Problem 3: Markov text generation

30 points; pair-optional

This is the only problem of the assignment that you may complete with a partner. See the rules for working with a partner on pair-optional problems for details about how this type of collaboration must be structured.

In this problem, you will write a program that is capable of generating meaningful text all by itself! You will accomplish this by implementing what is known as a Markov text-generation algorithm.


English is a language with a lot of structure. Words have a tendency (indeed, an obligation) to appear only in certain sequences. Grammatical rules specify legal combinations of different parts of speech. For example, the phrase “The cat climbs the stairs” obeys a legal word sequence. “Stairs the the climbs cat” does not. Additionally, semantics (the meaning of a word or sentence) further limits possible word combinations. “The stairs climbs the cat” is a perfectly legal sentence, but it doesn’t make much sense and you are very unlikely to encounter this word ordering in practice.

Even without knowing the formal rules of English or the meaning of English words, we can get an idea of which word combinations are legal simply by looking at well-formed English text and noting the combinations of words that tend to occur in practice. Then, based on our observations, we can generate new sentences by randomly selecting words according to commonly occurring sequences of these words. For example, consider the following text:

I love roses and carnations. I hope I get roses for my birthday.

If we start by selecting the word “I”, we notice that “I” may be followed by “love,” “hope,” and “get” with equal probability in this text. We randomly select one of these words to add to our sentence: “I get.” We can repeat this process with the word “get,” necessarily selecting the word “roses” as the next word. Continuing this process could yield the phrase:

I get roses and carnations.

Note that this is a valid English sentence, but not one that we have seen before.
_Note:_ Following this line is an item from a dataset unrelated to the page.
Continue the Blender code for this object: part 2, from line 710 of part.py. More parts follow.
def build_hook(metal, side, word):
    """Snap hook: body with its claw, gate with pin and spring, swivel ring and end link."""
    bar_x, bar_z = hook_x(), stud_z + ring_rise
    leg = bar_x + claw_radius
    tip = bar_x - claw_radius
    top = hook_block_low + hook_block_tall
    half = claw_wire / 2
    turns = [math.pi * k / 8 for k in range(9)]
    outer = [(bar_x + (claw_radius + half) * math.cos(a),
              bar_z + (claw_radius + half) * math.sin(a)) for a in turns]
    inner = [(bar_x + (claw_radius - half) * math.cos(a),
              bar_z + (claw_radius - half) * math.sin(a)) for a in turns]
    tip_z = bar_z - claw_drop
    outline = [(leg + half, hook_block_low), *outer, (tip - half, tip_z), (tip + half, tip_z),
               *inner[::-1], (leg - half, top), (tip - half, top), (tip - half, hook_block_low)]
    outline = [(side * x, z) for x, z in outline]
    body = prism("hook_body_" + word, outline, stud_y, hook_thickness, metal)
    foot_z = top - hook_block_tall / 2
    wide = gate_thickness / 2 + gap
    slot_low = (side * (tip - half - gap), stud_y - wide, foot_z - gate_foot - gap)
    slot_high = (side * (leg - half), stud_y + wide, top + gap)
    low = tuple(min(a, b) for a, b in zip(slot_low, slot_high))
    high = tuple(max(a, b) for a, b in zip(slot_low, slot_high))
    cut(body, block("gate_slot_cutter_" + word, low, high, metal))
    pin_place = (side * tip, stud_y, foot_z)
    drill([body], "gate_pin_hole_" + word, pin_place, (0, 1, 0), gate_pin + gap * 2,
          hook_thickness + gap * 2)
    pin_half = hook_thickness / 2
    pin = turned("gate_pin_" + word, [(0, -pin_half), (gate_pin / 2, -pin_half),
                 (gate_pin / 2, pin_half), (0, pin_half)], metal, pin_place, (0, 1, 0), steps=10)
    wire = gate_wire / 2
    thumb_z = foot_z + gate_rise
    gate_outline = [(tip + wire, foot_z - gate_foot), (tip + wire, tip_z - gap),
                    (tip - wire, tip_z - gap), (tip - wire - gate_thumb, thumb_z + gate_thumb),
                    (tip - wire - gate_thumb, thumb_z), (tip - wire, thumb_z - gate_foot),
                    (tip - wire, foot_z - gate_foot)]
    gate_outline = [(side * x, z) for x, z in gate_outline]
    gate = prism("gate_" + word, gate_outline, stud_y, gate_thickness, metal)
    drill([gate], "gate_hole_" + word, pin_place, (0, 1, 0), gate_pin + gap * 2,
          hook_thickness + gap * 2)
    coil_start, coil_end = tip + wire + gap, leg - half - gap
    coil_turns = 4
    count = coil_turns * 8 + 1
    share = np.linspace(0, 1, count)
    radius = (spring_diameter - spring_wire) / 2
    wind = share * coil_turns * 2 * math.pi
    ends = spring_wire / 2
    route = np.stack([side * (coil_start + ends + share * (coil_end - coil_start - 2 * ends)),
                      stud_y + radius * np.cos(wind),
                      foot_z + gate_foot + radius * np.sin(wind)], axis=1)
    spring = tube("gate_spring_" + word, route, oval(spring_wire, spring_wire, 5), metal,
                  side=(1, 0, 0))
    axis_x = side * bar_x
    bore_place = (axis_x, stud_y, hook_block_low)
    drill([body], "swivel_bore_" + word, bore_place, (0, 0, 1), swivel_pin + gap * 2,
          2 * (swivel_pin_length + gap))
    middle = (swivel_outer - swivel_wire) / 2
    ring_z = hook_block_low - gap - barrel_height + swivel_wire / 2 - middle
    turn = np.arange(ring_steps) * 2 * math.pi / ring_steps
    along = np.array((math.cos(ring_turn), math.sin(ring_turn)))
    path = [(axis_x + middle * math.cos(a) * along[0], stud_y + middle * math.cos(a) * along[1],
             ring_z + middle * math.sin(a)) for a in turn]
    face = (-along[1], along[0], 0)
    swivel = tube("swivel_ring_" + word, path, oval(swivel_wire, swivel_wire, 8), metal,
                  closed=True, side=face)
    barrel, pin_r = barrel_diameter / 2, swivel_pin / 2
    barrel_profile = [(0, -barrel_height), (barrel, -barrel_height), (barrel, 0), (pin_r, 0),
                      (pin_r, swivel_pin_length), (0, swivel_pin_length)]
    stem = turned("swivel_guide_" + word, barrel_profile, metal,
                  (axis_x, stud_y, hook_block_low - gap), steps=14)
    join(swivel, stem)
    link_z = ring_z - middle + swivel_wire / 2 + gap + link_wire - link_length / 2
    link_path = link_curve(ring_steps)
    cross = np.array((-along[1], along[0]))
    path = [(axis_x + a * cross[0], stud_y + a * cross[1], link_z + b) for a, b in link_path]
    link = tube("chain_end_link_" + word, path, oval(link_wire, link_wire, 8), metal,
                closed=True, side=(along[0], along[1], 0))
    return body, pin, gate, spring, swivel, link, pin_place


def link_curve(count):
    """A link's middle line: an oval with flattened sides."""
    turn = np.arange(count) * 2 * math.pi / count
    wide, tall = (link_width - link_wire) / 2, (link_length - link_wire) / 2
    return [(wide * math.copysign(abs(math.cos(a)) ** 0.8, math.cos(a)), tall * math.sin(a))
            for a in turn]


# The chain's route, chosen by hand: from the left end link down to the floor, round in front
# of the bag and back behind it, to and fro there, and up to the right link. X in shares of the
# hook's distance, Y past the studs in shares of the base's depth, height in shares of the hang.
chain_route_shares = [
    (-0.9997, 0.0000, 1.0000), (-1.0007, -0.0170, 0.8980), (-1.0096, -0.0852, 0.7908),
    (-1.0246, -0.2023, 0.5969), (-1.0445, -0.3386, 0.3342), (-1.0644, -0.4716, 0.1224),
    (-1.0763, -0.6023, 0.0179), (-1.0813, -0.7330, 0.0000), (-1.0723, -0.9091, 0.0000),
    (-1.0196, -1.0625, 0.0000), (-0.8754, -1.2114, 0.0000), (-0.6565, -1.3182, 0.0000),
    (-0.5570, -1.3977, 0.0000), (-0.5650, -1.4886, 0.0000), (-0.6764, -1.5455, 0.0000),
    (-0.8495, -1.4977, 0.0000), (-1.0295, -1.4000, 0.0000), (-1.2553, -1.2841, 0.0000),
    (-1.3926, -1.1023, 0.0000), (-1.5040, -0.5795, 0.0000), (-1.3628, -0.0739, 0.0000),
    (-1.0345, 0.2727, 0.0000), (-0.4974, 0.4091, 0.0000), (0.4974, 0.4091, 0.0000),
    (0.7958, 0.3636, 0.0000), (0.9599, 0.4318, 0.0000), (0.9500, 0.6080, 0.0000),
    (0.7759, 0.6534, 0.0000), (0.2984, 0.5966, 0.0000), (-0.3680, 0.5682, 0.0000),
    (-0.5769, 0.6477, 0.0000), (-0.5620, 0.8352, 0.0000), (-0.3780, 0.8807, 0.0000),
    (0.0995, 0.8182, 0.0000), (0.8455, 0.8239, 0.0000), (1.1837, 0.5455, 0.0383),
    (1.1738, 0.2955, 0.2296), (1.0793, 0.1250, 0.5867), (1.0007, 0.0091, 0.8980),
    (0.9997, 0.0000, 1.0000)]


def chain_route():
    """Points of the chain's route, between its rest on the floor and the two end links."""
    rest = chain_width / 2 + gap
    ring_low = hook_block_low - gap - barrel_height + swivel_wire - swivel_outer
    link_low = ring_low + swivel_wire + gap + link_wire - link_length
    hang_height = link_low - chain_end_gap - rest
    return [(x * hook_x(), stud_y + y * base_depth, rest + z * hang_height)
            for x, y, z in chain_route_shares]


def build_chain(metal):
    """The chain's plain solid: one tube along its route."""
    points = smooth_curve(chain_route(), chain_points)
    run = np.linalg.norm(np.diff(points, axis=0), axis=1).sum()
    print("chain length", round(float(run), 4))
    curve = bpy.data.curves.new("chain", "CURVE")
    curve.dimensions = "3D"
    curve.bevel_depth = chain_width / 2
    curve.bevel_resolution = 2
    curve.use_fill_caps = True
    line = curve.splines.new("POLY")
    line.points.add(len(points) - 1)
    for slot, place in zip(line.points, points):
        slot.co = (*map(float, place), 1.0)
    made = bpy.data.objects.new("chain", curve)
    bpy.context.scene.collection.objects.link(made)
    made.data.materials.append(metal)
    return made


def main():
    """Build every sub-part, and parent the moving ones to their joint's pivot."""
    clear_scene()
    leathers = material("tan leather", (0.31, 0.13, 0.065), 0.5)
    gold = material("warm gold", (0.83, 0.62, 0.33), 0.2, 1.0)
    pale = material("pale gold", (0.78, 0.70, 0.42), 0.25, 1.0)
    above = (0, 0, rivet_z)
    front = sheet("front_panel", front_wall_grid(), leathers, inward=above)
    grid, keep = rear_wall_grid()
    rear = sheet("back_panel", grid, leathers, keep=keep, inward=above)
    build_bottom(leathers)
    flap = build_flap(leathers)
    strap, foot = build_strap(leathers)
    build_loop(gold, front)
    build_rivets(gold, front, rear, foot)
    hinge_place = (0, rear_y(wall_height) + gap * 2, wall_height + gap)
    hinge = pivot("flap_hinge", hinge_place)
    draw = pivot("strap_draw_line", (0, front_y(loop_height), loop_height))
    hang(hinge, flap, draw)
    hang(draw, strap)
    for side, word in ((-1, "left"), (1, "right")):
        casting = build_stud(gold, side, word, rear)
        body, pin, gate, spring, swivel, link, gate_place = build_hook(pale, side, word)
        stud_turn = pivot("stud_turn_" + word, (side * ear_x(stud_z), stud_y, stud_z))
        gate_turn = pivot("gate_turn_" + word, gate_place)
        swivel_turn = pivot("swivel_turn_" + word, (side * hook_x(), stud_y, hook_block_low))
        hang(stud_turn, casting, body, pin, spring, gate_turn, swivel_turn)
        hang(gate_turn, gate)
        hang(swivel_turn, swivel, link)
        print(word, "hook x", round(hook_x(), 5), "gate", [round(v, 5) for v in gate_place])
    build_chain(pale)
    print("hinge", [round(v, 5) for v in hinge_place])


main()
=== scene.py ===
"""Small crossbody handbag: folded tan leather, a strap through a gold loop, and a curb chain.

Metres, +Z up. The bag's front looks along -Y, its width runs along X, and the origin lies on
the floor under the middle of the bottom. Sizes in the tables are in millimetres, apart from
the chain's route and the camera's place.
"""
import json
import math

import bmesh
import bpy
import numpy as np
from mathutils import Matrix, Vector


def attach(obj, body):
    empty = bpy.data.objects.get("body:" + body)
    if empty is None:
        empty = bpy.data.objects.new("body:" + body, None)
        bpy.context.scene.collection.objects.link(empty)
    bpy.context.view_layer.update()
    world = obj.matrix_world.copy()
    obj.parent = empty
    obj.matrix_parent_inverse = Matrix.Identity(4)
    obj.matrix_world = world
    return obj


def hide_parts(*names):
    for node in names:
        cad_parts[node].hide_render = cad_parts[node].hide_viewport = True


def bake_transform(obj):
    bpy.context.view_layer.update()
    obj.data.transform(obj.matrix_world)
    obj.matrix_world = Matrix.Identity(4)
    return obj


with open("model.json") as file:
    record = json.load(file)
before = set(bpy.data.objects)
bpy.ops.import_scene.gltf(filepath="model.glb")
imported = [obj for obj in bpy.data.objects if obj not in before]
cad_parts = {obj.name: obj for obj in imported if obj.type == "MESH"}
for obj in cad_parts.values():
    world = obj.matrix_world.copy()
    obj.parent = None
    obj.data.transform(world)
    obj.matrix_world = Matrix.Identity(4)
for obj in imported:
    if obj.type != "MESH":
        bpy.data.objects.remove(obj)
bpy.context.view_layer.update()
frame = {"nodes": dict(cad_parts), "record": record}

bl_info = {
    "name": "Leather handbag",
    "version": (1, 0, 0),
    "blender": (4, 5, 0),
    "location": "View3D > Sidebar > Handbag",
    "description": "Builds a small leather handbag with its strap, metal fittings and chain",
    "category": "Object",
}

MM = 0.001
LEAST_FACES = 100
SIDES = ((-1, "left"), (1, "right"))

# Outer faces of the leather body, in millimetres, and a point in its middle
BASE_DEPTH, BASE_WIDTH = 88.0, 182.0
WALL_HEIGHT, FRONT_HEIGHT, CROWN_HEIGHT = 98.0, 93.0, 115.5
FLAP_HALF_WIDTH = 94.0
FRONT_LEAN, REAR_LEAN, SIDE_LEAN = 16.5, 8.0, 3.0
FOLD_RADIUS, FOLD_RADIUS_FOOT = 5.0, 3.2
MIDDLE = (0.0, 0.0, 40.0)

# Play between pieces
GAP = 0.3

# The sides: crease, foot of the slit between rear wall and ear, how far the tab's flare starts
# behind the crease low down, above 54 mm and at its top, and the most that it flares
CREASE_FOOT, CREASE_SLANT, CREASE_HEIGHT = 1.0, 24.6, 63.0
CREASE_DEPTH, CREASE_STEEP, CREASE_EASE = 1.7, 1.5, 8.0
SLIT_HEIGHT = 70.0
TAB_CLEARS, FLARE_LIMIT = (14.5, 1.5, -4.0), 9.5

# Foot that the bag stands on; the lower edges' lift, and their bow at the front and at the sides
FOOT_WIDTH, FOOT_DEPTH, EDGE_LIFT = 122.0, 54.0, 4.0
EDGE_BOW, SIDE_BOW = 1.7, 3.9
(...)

Other novel sentences we might have generated include “I love roses for my birthday.” and “I get roses for my birthday.”

More formally, the process used to generate these sentences is called a first-order Markov process. A first-order Markov process is a process in which the state at time t + 1 (i.e., the next word) depends only on the state at time t (i.e., the previous word). In a second-order Markov process, the next word would depend on the two previous words, and so on. Our example above was a first-order process because the choice of the next word depended only on the current word.

Your tasks

Implementing a first-order Markov text generator will involve writing two functions: one to process a file and create a dictionary of legal word transitions, and another to actually generate the new text.

We will consider words to be different even if they only differ by capitalization or punctuation. For example, 'spam', 'Spam', and 'spam!' will all be considered distinct words.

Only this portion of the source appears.